El Shaarawy e Salah occupano l’ampiezza, mentre Nainggolan, Pjanic e Strootman si dividono i mezzi spazi e la profondità.

Quella dei falsi trequartisti è una trama di gioco che in effetti si ripete spesso nella carriera di Spalletti. La scelta di una mezza punta di sacrificio, abile negli inserimenti tanto quanto nel pressing, e poco creativa, è l’esaltazione della disciplina e del rigore tattico delle sue squadre: «Mi regalassero un fantasista, di quelli che una volta ti fanno vincere e tre perdere, non lo vorrei» disse nel 1997 a Gianni Mura.

Ma l’arte dell’adattamento di Spalletti raggiunge il suo culmine nella stagione 2016/17. Dovendo valorizzare Dzeko, il tecnico di Certaldo è costretto ad allungare la squadra, inspessendola a centrocampo dal punto di vista fisico sostituendo Pjanic (andato alla Juve) con il redivivo Strootman, e in generale investendo meno sui principi di gioco del possesso palla insistito, rendendo la Roma una squadra più verticale. A volte persino schierandola con la difesa “a tre e mezzo”, soprattutto nei big match, con Florenzi in un ruolo ibrido a metà tra il terzino e l’esterno di centrocampo.

La difesa a tre della Roma 2016/17, l’unica squadra – tolta la Juventus – a essere arrivata davanti al Napoli di Sarri.
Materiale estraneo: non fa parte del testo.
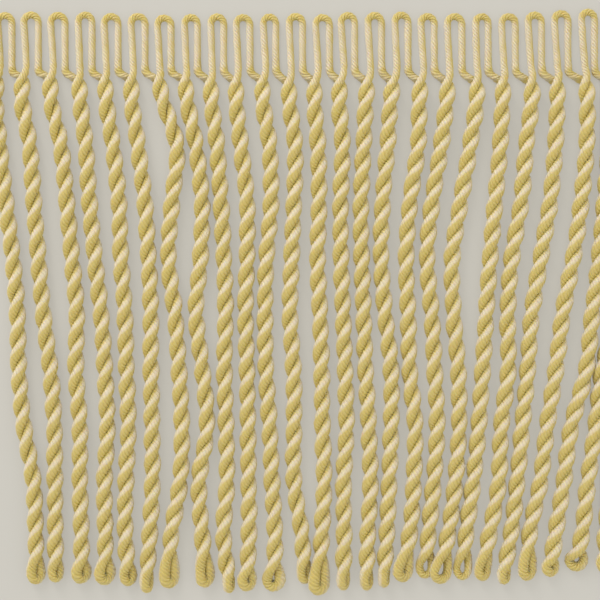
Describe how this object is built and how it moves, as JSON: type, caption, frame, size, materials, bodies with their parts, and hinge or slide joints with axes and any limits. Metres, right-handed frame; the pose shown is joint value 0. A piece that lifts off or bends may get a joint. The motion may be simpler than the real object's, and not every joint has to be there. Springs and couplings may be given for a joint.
{
  "type": "upholstery bullion fringe",
  "caption": "Length of bullion fringe: one corded yarn bent into bare heading loops and twisted back on itself into hanging two-ply strands with looped feet.",
  "frame": {"origin": "middle of the fringe's underside, where it lies on its back", "axes": "+X along the length of the trimming, +Y towards the heading, +Z out of the front of the fringe, away from what it lies on"},
  "size_m": [0.1865, 0.1562, 0.0044],
  "materials": {
    "yarn": "satin"
  },
  "bodies": {
    "root": {"bullion_fringe": "yarn"}
  },
  "joints": []
}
Insomma, il Napoli ha preso un allenatore dallo spessore tecnico-tattico notevole, un avanguardista del calcio italiano esperto, che nei due anni all’Inter è riuscito a riportare i nerazzurri in Champions senza investimenti particolari e con una rosa molto lontana dalle sue idee di gioco. Soprattutto, il Napoli avrà un allenatore rigido tanto nelle idee quanto nella comunicazione e nella gestione dello spogliatoio, che da un paio d’anni sembra il vero limite degli azzurri: «Credo molto nello spogliatoio, alleno come un fratello maggiore che sa di dover passare a sergente di ferro» ha detto Spalletti in un’intervista. Chissà che una personalità del genere – che presenta ovviamente anche lati oscuri: leggasi la vicenda Totti – non possa sposarsi bene con un ambiente angoscioso, ormai tormentato dal lento declino della squadra. È inevitabile avere dei dubbi su un allenatore di 62 anni, fermo da due e che negli ultimi anni di carriera all’Inter non ha avuto materiale per plasmare novità significative. Ma chissà, infine, che non sia proprio una figura come Spalletti a ridarci quella dimensione Champions che abbiamo perso nel triennio Ancelotti-Gattuso. D’altronde, è lui stesso a dire, alla fine della conversazione con Mura: «Io mi ritengo portatore di un valore: la normalità».